Bola gayamu mempesona

[Bola | Ona Sutra]

Sepak bola mungkin tak selamanya menyangkut nasionalisme. Permainan ini lintas batas, kata Albert Camus. Kita bisa mendukung kesebelasan sebuah negara walaupun secara politik pernah dan sedang bermusuhan dengan negara kita.

Setiap kali pertandingan sepak bola piala dunia, entah kenapa, saya selalu menjagokan Belanda. Kesebelasan lain, semisal Prancis atau Brasil, bermain sangat bagus. Tapi saya selalu berharap Belanda-lah yang terus bermain hingga final, meski tak harus jadi juara. Padahal, Belanda pernah menjajah kita. So wot gitu loh?
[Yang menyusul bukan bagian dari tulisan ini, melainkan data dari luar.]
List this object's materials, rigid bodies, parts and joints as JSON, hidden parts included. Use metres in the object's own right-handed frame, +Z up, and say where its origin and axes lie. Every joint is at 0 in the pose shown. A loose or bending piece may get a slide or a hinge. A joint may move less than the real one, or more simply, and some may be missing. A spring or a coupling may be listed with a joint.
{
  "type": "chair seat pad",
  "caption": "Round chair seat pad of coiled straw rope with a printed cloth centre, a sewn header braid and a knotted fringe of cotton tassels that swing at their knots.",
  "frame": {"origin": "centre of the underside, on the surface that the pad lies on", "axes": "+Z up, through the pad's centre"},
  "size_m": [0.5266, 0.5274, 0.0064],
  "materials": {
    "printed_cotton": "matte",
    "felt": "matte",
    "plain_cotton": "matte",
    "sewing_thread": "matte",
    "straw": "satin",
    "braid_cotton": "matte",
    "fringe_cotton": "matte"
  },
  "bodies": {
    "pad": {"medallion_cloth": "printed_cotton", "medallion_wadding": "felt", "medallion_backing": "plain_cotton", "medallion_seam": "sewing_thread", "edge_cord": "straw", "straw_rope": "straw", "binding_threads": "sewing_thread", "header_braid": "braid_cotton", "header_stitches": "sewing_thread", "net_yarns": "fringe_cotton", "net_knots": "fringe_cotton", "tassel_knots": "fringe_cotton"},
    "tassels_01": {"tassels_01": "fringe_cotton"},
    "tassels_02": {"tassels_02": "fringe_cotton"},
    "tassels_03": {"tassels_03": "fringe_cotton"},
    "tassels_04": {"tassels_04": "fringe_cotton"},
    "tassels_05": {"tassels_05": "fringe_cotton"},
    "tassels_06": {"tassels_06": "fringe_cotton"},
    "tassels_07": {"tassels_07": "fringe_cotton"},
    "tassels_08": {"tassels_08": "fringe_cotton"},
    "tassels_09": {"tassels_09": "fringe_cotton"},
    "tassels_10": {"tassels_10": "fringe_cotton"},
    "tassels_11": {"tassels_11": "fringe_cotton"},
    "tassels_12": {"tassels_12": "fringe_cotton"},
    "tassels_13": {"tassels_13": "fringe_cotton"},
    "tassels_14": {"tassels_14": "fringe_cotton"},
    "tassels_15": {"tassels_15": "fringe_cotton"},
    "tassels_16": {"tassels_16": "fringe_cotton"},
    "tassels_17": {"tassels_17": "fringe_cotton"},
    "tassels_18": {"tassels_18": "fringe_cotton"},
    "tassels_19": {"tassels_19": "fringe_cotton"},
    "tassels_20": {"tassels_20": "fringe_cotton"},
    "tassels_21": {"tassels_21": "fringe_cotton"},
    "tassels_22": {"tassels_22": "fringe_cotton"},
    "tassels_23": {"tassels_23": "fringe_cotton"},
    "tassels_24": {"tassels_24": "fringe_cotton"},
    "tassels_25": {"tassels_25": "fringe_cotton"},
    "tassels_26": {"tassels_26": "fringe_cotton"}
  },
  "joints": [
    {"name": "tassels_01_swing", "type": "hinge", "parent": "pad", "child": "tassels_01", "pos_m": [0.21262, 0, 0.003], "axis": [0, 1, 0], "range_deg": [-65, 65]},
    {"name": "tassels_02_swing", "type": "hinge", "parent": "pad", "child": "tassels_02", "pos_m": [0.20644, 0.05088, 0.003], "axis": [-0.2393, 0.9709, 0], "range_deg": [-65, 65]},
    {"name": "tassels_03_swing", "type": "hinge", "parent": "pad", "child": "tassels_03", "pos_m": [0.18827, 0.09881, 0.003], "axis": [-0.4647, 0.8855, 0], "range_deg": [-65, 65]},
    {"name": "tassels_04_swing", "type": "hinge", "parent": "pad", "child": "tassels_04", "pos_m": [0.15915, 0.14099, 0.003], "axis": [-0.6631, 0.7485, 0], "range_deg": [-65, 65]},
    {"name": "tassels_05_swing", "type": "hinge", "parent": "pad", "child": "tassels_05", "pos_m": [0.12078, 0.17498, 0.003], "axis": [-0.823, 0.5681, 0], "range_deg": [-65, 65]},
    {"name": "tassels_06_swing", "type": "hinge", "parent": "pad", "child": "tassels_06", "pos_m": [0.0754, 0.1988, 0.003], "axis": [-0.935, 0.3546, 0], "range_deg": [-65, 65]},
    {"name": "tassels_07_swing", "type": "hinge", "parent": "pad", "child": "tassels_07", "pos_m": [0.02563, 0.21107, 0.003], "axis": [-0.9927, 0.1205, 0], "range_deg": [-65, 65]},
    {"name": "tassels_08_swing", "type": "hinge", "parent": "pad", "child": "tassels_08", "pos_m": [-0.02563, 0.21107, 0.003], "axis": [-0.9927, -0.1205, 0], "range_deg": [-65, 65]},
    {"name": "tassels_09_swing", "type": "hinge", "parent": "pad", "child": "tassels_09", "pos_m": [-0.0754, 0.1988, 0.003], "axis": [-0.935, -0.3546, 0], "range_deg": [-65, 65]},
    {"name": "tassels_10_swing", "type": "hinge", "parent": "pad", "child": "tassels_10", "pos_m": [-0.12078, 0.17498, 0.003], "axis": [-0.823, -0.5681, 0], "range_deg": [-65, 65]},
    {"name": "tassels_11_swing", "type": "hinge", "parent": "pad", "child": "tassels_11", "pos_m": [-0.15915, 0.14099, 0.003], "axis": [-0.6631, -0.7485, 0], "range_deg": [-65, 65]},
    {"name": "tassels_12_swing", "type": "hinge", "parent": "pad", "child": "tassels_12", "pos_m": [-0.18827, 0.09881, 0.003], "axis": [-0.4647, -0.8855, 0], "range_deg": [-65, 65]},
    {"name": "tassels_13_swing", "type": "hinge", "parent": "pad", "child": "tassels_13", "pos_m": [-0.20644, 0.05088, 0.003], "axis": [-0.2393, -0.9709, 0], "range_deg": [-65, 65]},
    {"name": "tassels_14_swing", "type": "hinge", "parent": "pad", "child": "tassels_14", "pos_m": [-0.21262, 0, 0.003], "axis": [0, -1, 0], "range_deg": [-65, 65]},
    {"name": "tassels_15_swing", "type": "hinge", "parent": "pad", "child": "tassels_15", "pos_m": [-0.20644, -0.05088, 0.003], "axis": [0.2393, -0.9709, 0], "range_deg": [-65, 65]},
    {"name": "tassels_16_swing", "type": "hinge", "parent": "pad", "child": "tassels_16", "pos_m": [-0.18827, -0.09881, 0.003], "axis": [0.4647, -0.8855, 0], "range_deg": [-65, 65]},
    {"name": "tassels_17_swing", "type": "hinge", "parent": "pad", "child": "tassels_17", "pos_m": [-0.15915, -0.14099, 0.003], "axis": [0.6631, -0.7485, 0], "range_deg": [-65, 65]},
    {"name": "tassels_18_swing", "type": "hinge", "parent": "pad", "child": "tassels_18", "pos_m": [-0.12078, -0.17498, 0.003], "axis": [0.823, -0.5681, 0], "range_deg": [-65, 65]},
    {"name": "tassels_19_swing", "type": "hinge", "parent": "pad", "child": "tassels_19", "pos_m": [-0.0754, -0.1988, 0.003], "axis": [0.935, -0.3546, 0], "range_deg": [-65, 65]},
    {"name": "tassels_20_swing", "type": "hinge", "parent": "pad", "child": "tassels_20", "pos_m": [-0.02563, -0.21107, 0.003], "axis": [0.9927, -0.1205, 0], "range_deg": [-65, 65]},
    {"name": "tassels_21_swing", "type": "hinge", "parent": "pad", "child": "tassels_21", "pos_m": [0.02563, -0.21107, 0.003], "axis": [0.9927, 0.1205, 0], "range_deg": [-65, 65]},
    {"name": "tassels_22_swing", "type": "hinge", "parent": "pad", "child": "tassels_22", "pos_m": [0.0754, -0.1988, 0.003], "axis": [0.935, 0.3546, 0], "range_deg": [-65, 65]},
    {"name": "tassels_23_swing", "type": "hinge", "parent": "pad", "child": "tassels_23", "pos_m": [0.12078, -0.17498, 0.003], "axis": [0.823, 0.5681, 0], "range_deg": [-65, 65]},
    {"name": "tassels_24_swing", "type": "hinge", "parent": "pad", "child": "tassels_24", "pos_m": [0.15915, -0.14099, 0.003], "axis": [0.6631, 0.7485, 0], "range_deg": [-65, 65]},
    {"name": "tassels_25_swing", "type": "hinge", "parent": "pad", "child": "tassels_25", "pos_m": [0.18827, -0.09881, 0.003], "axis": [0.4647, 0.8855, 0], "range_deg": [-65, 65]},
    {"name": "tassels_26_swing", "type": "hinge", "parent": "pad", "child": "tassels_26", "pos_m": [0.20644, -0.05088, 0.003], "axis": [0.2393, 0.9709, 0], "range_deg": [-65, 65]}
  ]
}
Dalam pertandingan Uruguay-Australia tadi sore saya bersorak untuk kesebelasan asuhan Guus Hiddink itu. Orang sebelah berteriak, kenapa mau mendukung Australia padahal negara ini selalu ikut campur urusan Indonesia.

Australia memang menjengkelkan untuk beberapa hal. Di Kuta, Bali, bule Australia petantang-petenteng serasa di negaranya sendiri. Mereka bisa tertawa sekerasnya di bandara, padahal banyak orang lain yang menunggu pesawat dalam diam. Atau kepala negara mereka yang hanya mau menjawab pertanyaan wartawan negaranya sendiri padahal jumpa pers digelar di Istana Negara. Mereka juga terkenal rasis kepada orang kulit berwarna.

Tapi pertimbangan ini tak muncul dalam adu rebutan bola itu. Saya tak tahu apa yang mendorong saya berpihak pada Australia. Mungkin karena, di atas kertas, Australia kalah dibanding Uruguay. Simpati selalu saja datang untuk pihak kelas dua. Dan sejak piala dunia di Jerman Barat 1974 tim sepak bola Australia tak pernah merumput di kejuaran ini.

Tapi mungkin karena kesebelasan Australia bermain cemerlang. Di lapangan itu, 11 pemain Socceroos berhasil membuat 11 pemain Uruguay kerepotan menghadang di lini belakang. Hasilnya 1-0 untuk Australia sampai dua kali perpanjangan waktu berakhir. Untuk menentukan siapa yang berhak maju ke putaran piala dunia di Jerman tahun depan harus diundi lewat adu penalti--karena Uruguay pernah menang dalam pertandingan sebelumnya. Dan saya bersorak setiap kali Mark Schwarzer menepis bola dari kaki pemain Uruguay. Saya berteriak makin keras ketika John Aloisi melesakkan bola penentu ke gawang Gustavo Adolfo.

Kemungkinan lain, saya orang yang tak pernah punya jagoan dari negara sendiri setiap kali menonton haru-biru piala dunia sepak bola. Sehingga dukungan selalu ditumpahkan ke tim-tim kecil yang ajaib jika menang. Dalam sepak bola, alasan nasionalisme mungkin tak tepat benar.